• **What you will do**:
Determine the number of lines in these entries that hold the word "this". Give the number and nothing more.

• **Dataset records**:
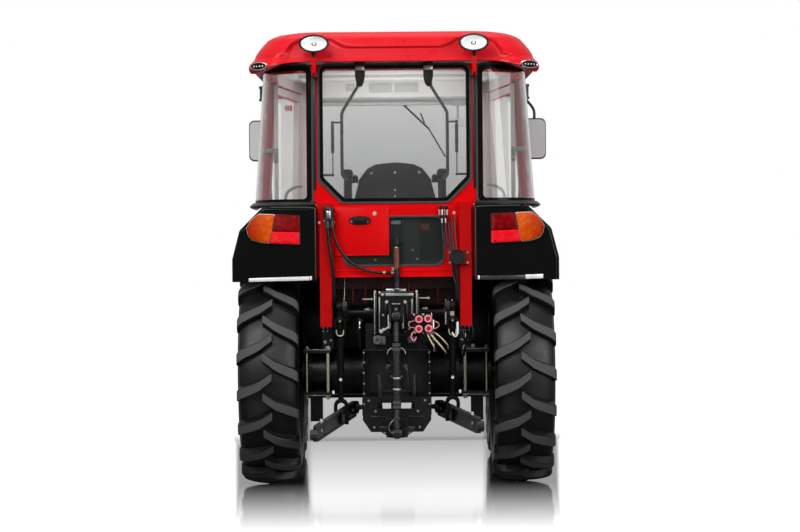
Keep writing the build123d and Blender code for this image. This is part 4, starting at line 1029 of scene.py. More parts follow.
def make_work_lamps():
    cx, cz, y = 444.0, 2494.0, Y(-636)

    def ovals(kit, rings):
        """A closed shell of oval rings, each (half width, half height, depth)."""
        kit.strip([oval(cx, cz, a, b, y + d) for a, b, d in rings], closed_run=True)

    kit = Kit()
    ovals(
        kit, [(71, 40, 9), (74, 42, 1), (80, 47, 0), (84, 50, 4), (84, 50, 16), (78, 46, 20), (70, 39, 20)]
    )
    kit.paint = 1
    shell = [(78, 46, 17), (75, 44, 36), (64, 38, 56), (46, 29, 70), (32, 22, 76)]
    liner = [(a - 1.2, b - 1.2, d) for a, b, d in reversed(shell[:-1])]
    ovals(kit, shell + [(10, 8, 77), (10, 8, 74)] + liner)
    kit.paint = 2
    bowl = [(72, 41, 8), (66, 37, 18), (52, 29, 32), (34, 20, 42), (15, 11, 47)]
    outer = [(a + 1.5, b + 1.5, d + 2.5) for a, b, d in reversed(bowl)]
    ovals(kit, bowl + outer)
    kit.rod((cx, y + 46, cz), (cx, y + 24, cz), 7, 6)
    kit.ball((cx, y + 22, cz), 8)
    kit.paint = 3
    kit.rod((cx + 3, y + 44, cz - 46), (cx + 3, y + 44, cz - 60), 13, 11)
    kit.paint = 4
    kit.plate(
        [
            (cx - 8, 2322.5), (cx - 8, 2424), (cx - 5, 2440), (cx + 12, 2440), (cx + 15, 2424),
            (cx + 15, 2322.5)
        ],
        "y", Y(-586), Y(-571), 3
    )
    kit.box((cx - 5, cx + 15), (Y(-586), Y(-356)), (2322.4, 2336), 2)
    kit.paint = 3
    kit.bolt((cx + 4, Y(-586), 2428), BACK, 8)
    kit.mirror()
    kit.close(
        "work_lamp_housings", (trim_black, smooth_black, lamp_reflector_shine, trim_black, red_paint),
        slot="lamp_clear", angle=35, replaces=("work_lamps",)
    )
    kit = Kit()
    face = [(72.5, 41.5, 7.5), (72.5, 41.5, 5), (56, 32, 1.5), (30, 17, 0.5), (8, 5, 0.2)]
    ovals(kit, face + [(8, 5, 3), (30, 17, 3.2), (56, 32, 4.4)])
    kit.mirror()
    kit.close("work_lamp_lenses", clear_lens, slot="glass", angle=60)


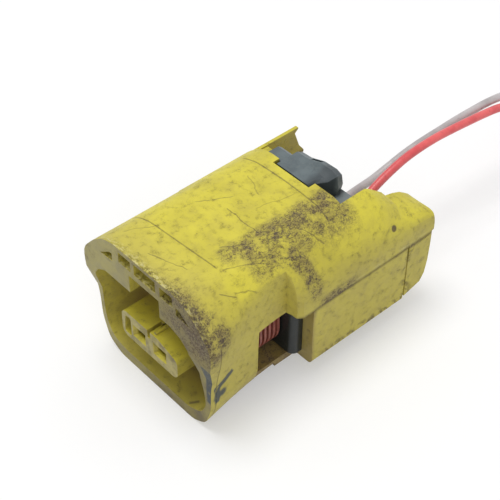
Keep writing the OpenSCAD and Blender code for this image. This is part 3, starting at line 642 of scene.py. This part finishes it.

• **Response to the exercise**:
2